Hacker's Edge Game Guide: Programming/Working with the KERNEL.SYS APIs

Working with the KERNEL.SYS APIs
Aug. 3, 2016

In this guide we will go through how to use the official KERNEL.SYS APIs to create some simple programs which rely on basic input and output. In this section there are also some fully working example code, however it doesn't really explain what's going on and how you should be calling these APIs.

JSR %print

This is the easiest API of the Kernel to use, and thankfully it is. It is very useful for displaying a null-terminated string to the terminal. These strings do not need to be newline terminated if you need that functionality. Here is how the API should be called:

.INC kernel.inc
LDY #hello
JSR %print
BRK

.DATA
hello:
DCS Hello World!\n\0

This API requires the use of the data segment to function. You only need to set the Y register to the offset in your data segment before making the actual API call. In this example, the label hello will be at an offset of $00. Also be sure to null-terminate the string you wish to display on the terminal. Failing to do so will have some very unexpected issues.

JSR %input

This API works exactly as the %print API, and uses the same options. You should be aware of where you place the input buffer in memory however, as the user can cause buffer overflows to occur with ease.

.INC kernel.inc
LDY #buffer
JSR %input
BRK

.DATA
string:
DCS Please program data before the string input buffer...\0
buffer:
DCB $00,$00,$00,$00,$00,$00,$00

It is not required to use DCB and zero out the buffer, the input API call will automatically null-terminate the string obtained from the user for you. It is recommended to have a common buffer location like this at the end of your program which is used for every input request. Then another part of your program after the input is complete can move the string to a more permanent location for usage during the program. This new location can also size limit the string.

JSR %strcmp

This is a basic null-terminated string compare API, it is more complex to use than the previous API calls as it requires 2 strings to be given to the API. It isn't too complex though.

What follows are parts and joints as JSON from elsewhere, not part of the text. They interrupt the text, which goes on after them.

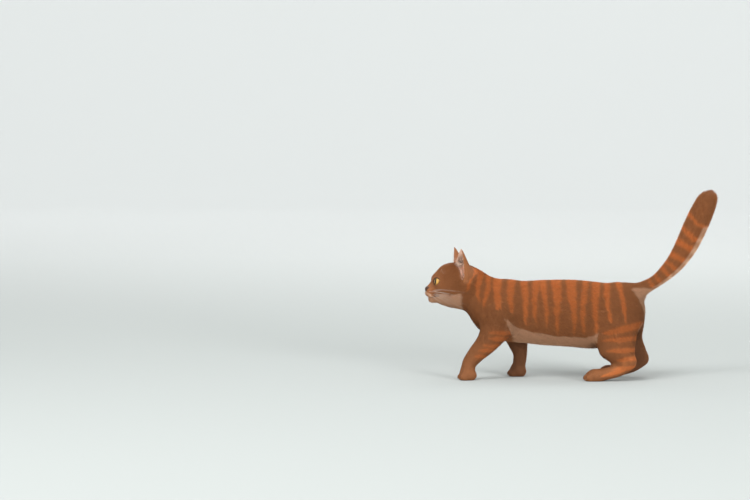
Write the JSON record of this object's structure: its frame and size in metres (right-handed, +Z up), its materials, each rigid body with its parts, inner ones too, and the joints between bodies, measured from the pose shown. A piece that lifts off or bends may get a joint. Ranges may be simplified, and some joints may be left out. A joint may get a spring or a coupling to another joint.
{
  "type": "munchkin cat",
  "caption": "Short-legged brown tabby munchkin cat, life size, walking with its tail raised and its head turned a little to its left.",
  "frame": {"origin": "on the floor, under the middle of the cat's box", "axes": "the cat faces -X and its tail is at +X, its left side is at -Y and its right side at +Y, +Z is up"},
  "size_m": [0.5226, 0.1368, 0.3391],
  "materials": {
    "coat_head": "short dense brown fur",
    "coat_ears": "short dense brown fur",
    "coat_body": "short dense brown fur",
    "coat_legs": "short dense brown fur",
    "coat_paws": "short dense brown fur",
    "coat_tail": "short dense brown fur",
    "eye": "wet amber eyeball",
    "nose_leather": "bare damp skin"
  },
  "bodies": {
    "root": {"head": "coat_head", "ear_left": "coat_ears", "ear_right": "coat_ears", "eye_left": "eye", "eye_right": "eye", "nose": "nose_leather", "neck": "coat_body", "torso": "coat_body", "front_leg_left": "coat_legs", "front_leg_right": "coat_legs", "front_paw_left": "coat_paws", "front_paw_right": "coat_paws", "hind_leg_left": "coat_legs", "hind_leg_right": "coat_legs", "hind_paw_left": "coat_paws", "hind_paw_right": "coat_paws", "tail_base": "coat_tail", "tail_middle": "coat_tail", "tail_tip": "coat_tail"}
  },
  "joints": []
}
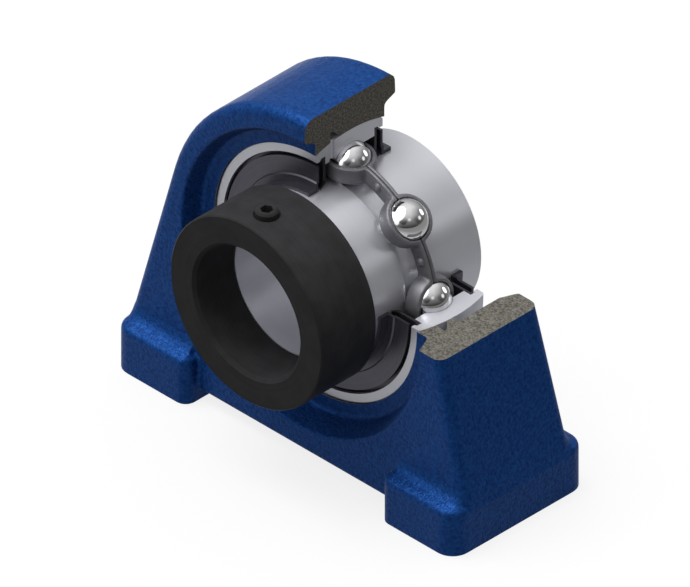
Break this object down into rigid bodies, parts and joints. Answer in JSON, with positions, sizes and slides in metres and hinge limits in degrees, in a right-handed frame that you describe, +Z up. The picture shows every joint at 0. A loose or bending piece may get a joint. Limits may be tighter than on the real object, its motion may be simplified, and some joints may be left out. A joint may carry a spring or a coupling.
{
  "type": "pillow block bearing unit",
  "caption": "Cutaway pillow block with tapped feet: cast housing, spherical insert ball bearing in section and an eccentric locking collar.",
  "frame": {"origin": "middle of the base between the two tapped holes, under the bearing's middle plane", "axes": "+Z up, +Y along the shaft away from the locking collar, +X along the base"},
  "size_m": [0.0986, 0.0496, 0.0821],
  "materials": {
    "housing_paint": "satin blue paint over sand cast iron",
    "outer_ring_steel": "ground bearing steel",
    "inner_ring_steel": "ground bearing steel",
    "seal_sheet": "pressed sheet steel",
    "seal_rubber": "moulded rubber lip",
    "flinger_sheet": "pressed sheet steel, dull",
    "cage_sheet": "pressed sheet steel, dark",
    "rivet_steel": "upset wire rivets",
    "collar_black": "black oxide",
    "screw_black": "black oxide",
    "ball_steel": "polished balls"
  },
  "bodies": {
    "housing_body": {"housing": "housing_paint"},
    "outer_ring_body": {"outer_ring": "outer_ring_steel", "front_seal_carrier": "seal_sheet", "rear_seal_carrier": "seal_sheet", "front_seal_lip": "seal_rubber", "rear_seal_lip": "seal_rubber"},
    "inner_ring_body": {"inner_ring": "inner_ring_steel", "front_flinger": "flinger_sheet", "rear_flinger": "flinger_sheet"},
    "cage_body": {"cage_front_half": "cage_sheet", "cage_rear_half": "cage_sheet", "cage_rivets": "rivet_steel"},
    "collar_body": {"locking_collar": "collar_black"},
    "screw_body": {"set_screw": "screw_black"},
    "ball_1_body": {"ball_1": "ball_steel"},
    "ball_2_body": {"ball_2": "ball_steel"},
    "ball_3_body": {"ball_3": "ball_steel"},
    "ball_4_body": {"ball_4": "ball_steel"},
    "ball_5_body": {"ball_5": "ball_steel"},
    "ball_6_body": {"ball_6": "ball_steel"},
    "ball_7_body": {"ball_7": "ball_steel"},
    "ball_8_body": {"ball_8": "ball_steel"}
  },
  "joints": [
    {"name": "bearing_tilt", "type": "hinge", "parent": "housing_body", "child": "outer_ring_body", "pos_m": [0, 0, 0.0429], "axis": [1, 0, 0], "range_deg": [-2.5, 2.5]},
    {"name": "inner_ring_spin", "type": "hinge", "parent": "outer_ring_body", "child": "inner_ring_body", "pos_m": [0, 0, 0.0429], "axis": [0, 1, 0], "continuous": true},
    {"name": "cage_spin", "type": "hinge", "parent": "outer_ring_body", "child": "cage_body", "pos_m": [0, 0, 0.0429], "axis": [0, 1, 0], "continuous": true},
    {"name": "collar_turn", "type": "hinge", "parent": "inner_ring_body", "child": "collar_body", "pos_m": [0, 0, 0.0429], "axis": [0, 1, 0], "range_deg": [-15, 15]},
    {"name": "set_screw_travel", "type": "slide", "parent": "collar_body", "child": "screw_body", "axis": [0, 0, 1], "range_m": [-0.0021, 0.001]},
    {"name": "ball_1_spin", "type": "hinge", "parent": "cage_body", "child": "ball_1_body", "pos_m": [0.023, 0, 0.0429], "axis": [0, 1, 0], "continuous": true},
    {"name": "ball_2_spin", "type": "hinge", "parent": "cage_body", "child": "ball_2_body", "pos_m": [0.01626, 0, 0.05916], "axis": [0, 1, 0], "continuous": true},
    {"name": "ball_3_spin", "type": "hinge", "parent": "cage_body", "child": "ball_3_body", "pos_m": [0, 0, 0.0659], "axis": [0, 1, 0], "continuous": true},
    {"name": "ball_4_spin", "type": "hinge", "parent": "cage_body", "child": "ball_4_body", "pos_m": [-0.01626, 0, 0.05916], "axis": [0, 1, 0], "continuous": true},
    {"name": "ball_5_spin", "type": "hinge", "parent": "cage_body", "child": "ball_5_body", "pos_m": [-0.023, 0, 0.0429], "axis": [0, 1, 0], "continuous": true},
    {"name": "ball_6_spin", "type": "hinge", "parent": "cage_body", "child": "ball_6_body", "pos_m": [-0.01626, 0, 0.02664], "axis": [0, 1, 0], "continuous": true},
    {"name": "ball_7_spin", "type": "hinge", "parent": "cage_body", "child": "ball_7_body", "pos_m": [0, 0, 0.0199], "axis": [0, 1, 0], "continuous": true},
    {"name": "ball_8_spin", "type": "hinge", "parent": "cage_body", "child": "ball_8_body", "pos_m": [0.01626, 0, 0.02664], "axis": [0, 1, 0], "continuous": true}
  ],
  "couplings": [
    {"joint": "cage_spin", "follows": "inner_ring_spin", "ratio": 0.39647},
    {"joint": "ball_1_spin", "follows": "inner_ring_spin", "ratio": -2.3112},
    {"joint": "ball_2_spin", "follows": "inner_ring_spin", "ratio": -2.3112},
    {"joint": "ball_3_spin", "follows": "inner_ring_spin", "ratio": -2.3112},
    {"joint": "ball_4_spin", "follows": "inner_ring_spin", "ratio": -2.3112},
    {"joint": "ball_5_spin", "follows": "inner_ring_spin", "ratio": -2.3112},
    {"joint": "ball_6_spin", "follows": "inner_ring_spin", "ratio": -2.3112},
    {"joint": "ball_7_spin", "follows": "inner_ring_spin", "ratio": -2.3112},
    {"joint": "ball_8_spin", "follows": "inner_ring_spin", "ratio": -2.3112}
  ]
}
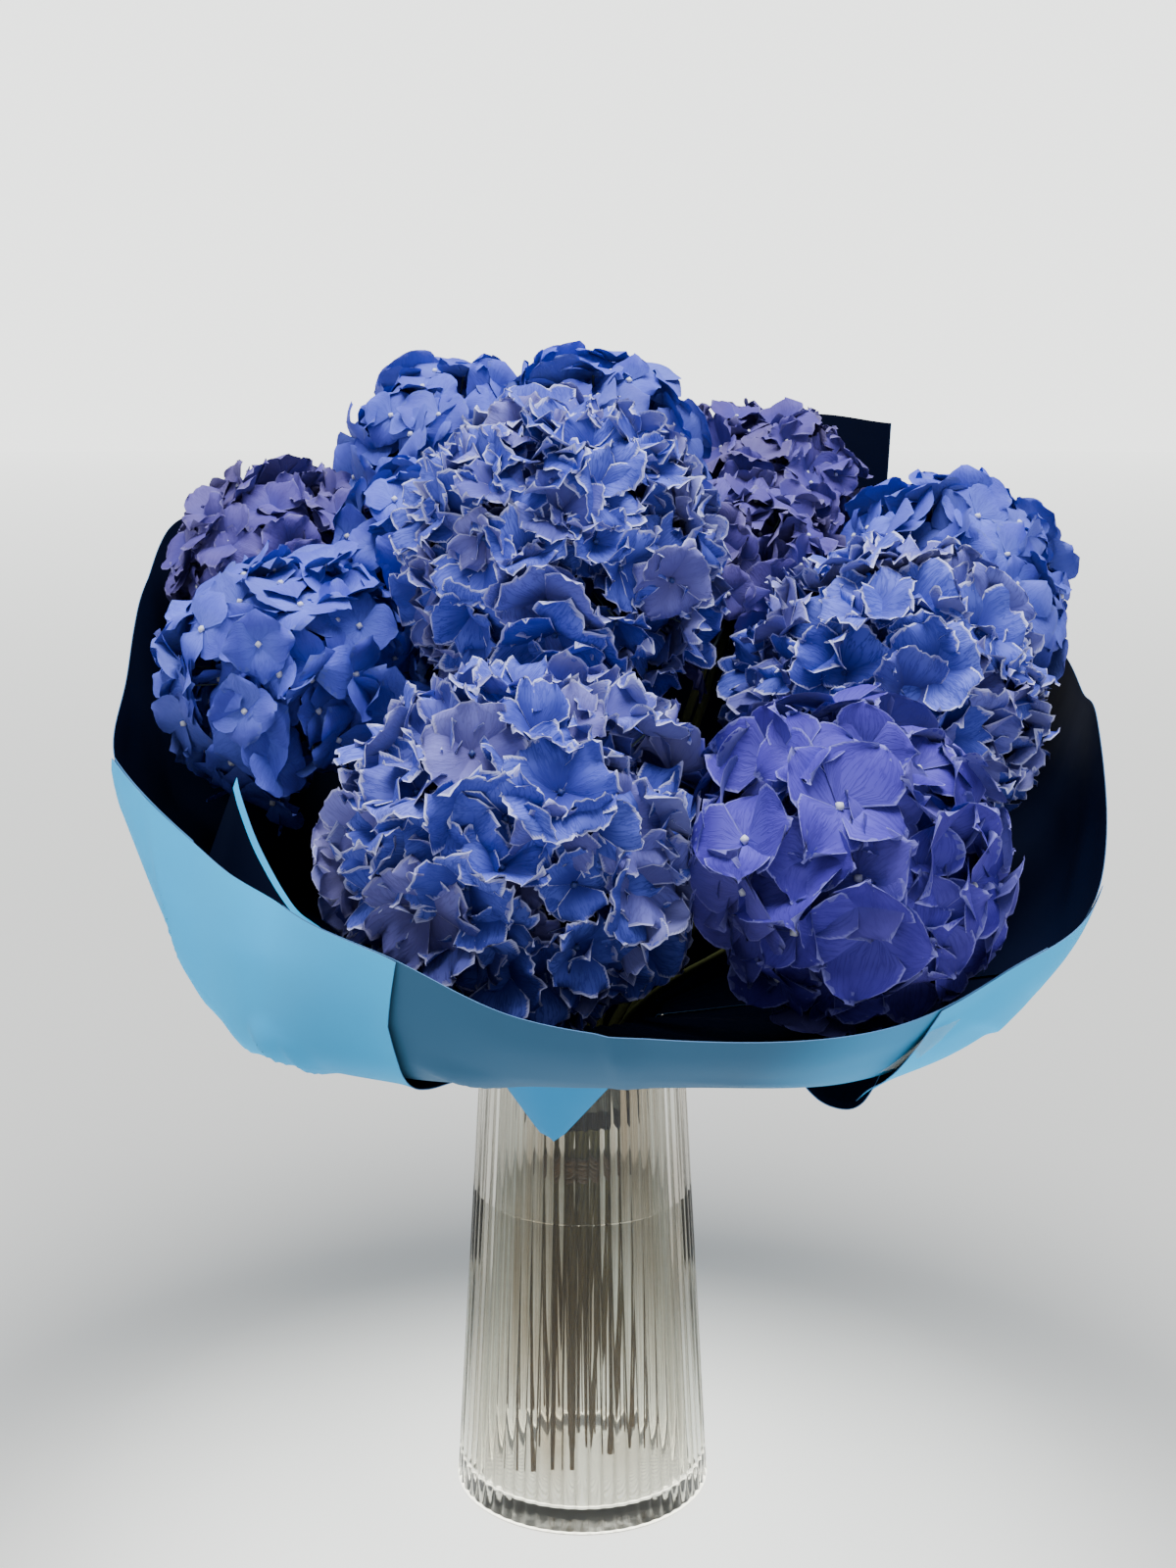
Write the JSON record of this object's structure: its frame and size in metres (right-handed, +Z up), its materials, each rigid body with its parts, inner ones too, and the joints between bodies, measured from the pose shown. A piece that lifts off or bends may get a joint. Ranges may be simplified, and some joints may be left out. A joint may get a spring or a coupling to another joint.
{
  "type": "hydrangeas in a vase",
  "caption": "Cut blue and mauve mophead hydrangeas in a two-tone paper wrap, standing in water in a tall ribbed clear glass vase.",
  "frame": {"origin": "middle of the vase's foot, on the surface it stands on", "axes": "+Z up along the vase; -Y is the open front of the bouquet, where the wrap is lowest; +X to the right seen from the front"},
  "size_m": [0.5768, 0.6237, 0.6869],
  "materials": {
    "vase_glass": "clear, glossy, ribbed outside",
    "water": "clear water",
    "stem": "woody green-brown bark",
    "twine": "brown natural twine",
    "paper": "matte, light blue outside, navy inside",
    "tape": "clear sticky tape",
    "petals_blue": "matte petals, cornflower blue",
    "petals_frilled": "matte frilled petals, blue with pale edges",
    "petals_violet": "matte petals, violet blue",
    "petals_mauve": "matte petals, mauve"
  },
  "bodies": {
    "root": {"vase": "vase_glass", "water": "water", "stem_01": "stem", "stem_02": "stem", "stem_03": "stem", "stem_04": "stem", "stem_05": "stem", "stem_06": "stem", "stem_07": "stem", "stem_08": "stem", "stem_09": "stem", "stem_10": "stem", "stem_11": "stem", "stem_12": "stem", "stem_13": "stem", "twine": "twine", "paper_left_front": "paper", "paper_front": "paper", "paper_right_front": "paper", "paper_right": "paper", "paper_back": "paper", "paper_left": "paper", "paper_corner": "paper", "tape_neck": "tape", "tape_patch": "tape", "head_front": "petals_frilled", "head_front_right": "petals_violet", "head_right": "petals_frilled", "head_back_right": "petals_blue", "head_back_middle": "petals_mauve", "head_back": "petals_blue", "head_back_left": "petals_blue", "head_left_back": "petals_mauve", "head_left": "petals_blue", "head_middle": "petals_frilled", "head_middle_back": "petals_blue", "head_middle_left": "petals_blue", "head_middle_right": "petals_mauve"}
  },
  "joints": []
}
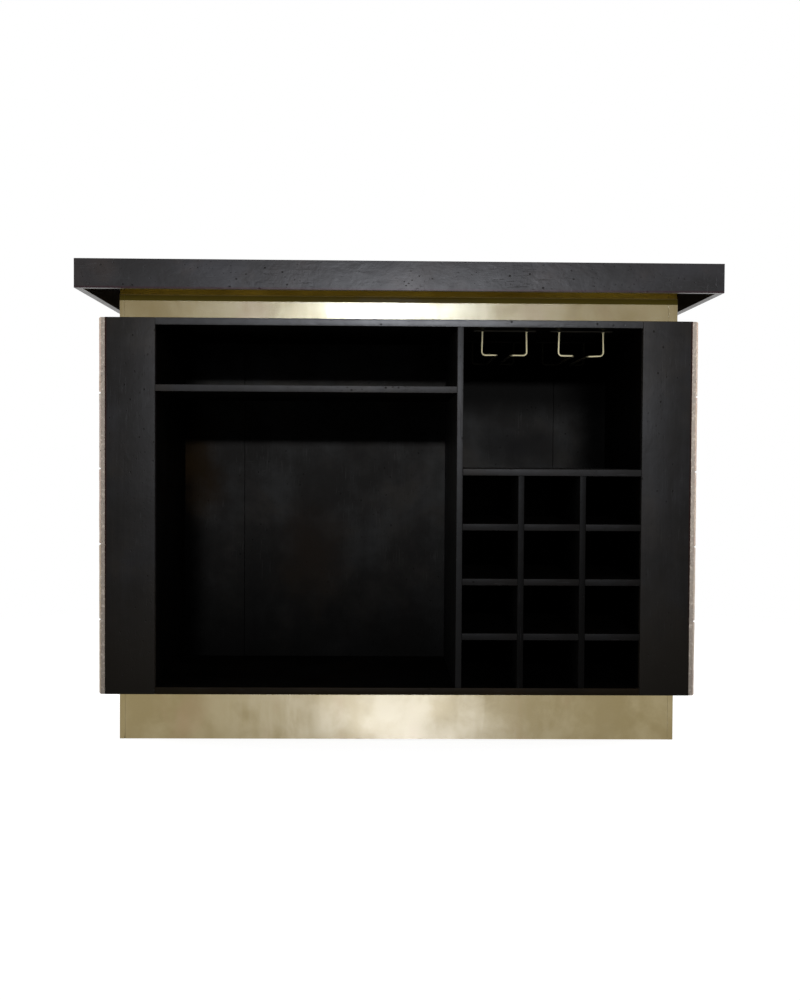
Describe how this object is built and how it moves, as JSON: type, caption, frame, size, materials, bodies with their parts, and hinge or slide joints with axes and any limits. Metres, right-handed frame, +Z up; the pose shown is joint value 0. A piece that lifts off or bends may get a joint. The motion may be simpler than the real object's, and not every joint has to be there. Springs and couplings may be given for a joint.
{
  "type": "bar cabinet",
  "caption": "Counter-height bar cabinet, open on one side, with a hollow-built wooden top, brass-clad neck and plinth, tiled ends and guest side, bottle rack and stemware racks.",
  "frame": {"origin": "middle of the footprint, on the floor under the plinth", "axes": "+X to the right along the long side as seen from the open side, +Y towards the guest side, +Z up"},
  "size_m": [1.422, 0.61, 1.067],
  "materials": {
    "stained_wood": "dark stained, satin lacquer, fine open pores",
    "shade_wood": "dark brown stain, matt",
    "hidden_wood": "unfinished board, out of sight",
    "brass_sheet": "brushed and softly patinated sheet",
    "pale_brass": "bright pale wire and plate",
    "stone_tile": "rough speckled beige stone, bevelled joints"
  },
  "bodies": {
    "root": {"top_panel": "stained_wood", "top_edge_open_side": "stained_wood", "top_edge_right_end": "stained_wood", "top_edge_guest_side": "stained_wood", "top_edge_left_end": "stained_wood", "neck_frame_guest_side": "hidden_wood", "neck_frame_open_side": "hidden_wood", "neck_frame_left_end": "hidden_wood", "neck_frame_right_end": "hidden_wood", "neck_cross_rail": "hidden_wood", "neck_sheet_open_side": "brass_sheet", "neck_sheet_guest_side": "brass_sheet", "neck_sheet_right_end": "brass_sheet", "neck_sheet_left_end": "brass_sheet", "plinth_frame_guest_side": "hidden_wood", "plinth_frame_open_side": "hidden_wood", "plinth_frame_left_end": "hidden_wood", "plinth_frame_right_end": "hidden_wood", "plinth_cross_rail": "hidden_wood", "plinth_sheet_open_side": "brass_sheet", "plinth_sheet_guest_side": "brass_sheet", "plinth_sheet_right_end": "brass_sheet", "plinth_sheet_left_end": "brass_sheet", "deck_board": "stained_wood", "base_board": "stained_wood", "stile_left": "stained_wood", "stile_right": "stained_wood", "end_wall_left": "hidden_wood", "end_wall_right": "hidden_wood", "bay_lining_left": "shade_wood", "bay_lining_right": "shade_wood", "end_web_left": "hidden_wood", "end_web_right": "hidden_wood", "guest_side_panel": "hidden_wood", "back_board_left": "shade_wood", "back_board_centre": "shade_wood", "back_board_right": "shade_wood", "centre_divider": "stained_wood", "left_bay_shelf": "stained_wood", "rack_shelf": "stained_wood", "bottle_upright_1": "stained_wood", "bottle_upright_2": "stained_wood", "bottle_shelf_1": "stained_wood", "bottle_shelf_2": "stained_wood", "bottle_shelf_3": "stained_wood", "tiles_left_end": "stone_tile", "tiles_right_end": "stone_tile", "tiles_guest_side": "stone_tile", "stemware_rack_1": "pale_brass", "stemware_rack_2": "pale_brass", "rack_screw_1": "pale_brass", "rack_screw_2": "pale_brass", "rack_screw_3": "pale_brass", "rack_screw_4": "pale_brass", "rack_screw_5": "pale_brass", "rack_screw_6": "pale_brass", "rack_screw_7": "pale_brass", "rack_screw_8": "pale_brass"}
  },
  "joints": []
}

.INC kernel.inc                                                                                   
LDA $f1                                                                                           
STA $fb                                                                                           
STA $fd                                                                                           
LDA #str1                                                                                           
STA $fa
LDA #str2
STA $fc
JSR %strcmp
LDA $ff
BRK

.DATA
str1:
DCS String 1\0
str2:
DCS String 1\0

This API call doesn't require any registers to work, rather it uses some specific memory locations in the zero-page to store pointers to the null-terminated strings you wish to compare. $fa and $fc should both contain a 16-bit address pointer to somewhere in memory where the strings you wish to compare are located. Unlike the last two APIs, this API can work with any memory location. In this example, we use the data segment as it is the easiest to work. The result of the compare is stored in $ff, you can then use BNE or BEQ to determine if the strings are equal(match) or not.

JSR %memclr

This API call lets you easily clear a page of memory, it uses a similar API call structure to strcmp API call as you will notice.

; This example clears memory from $f100-f1ff
; Size to clear is set to the Y register.
.INC kernel.inc
LDY #$ff
LDA #$00
STA $fa
LDA #$f1
STA $fb
LDA #0
JSR %memclr
BRK

The size of memory to clear is set to the Y register, and the beginning address to start the clear is set to $fa as a 16-bit address pointer. This could be used to say clear an input buffer section after a password is entered for example.

JSR %memcpy

This API call is very similar to the memory clearing API call, but we need to pass a second 16-bit address pointer.

; This example copys a page of memory from $f000 to $f100
; Size to copy is set in the Y register.
.INC kernel.inc
LDY #$ff
LDA #$00
STA $fa
STA $fc
LDA #$f0
STA $fb
LDA #$f1
STA $fd
JSR %memcpy
BRK

Similar to how we pass 2 address pointers in the string compare API call, we set the two memory locations through $fa and $fc, $fa is then copied over to $fc. The size of data to copy is set in the Y register.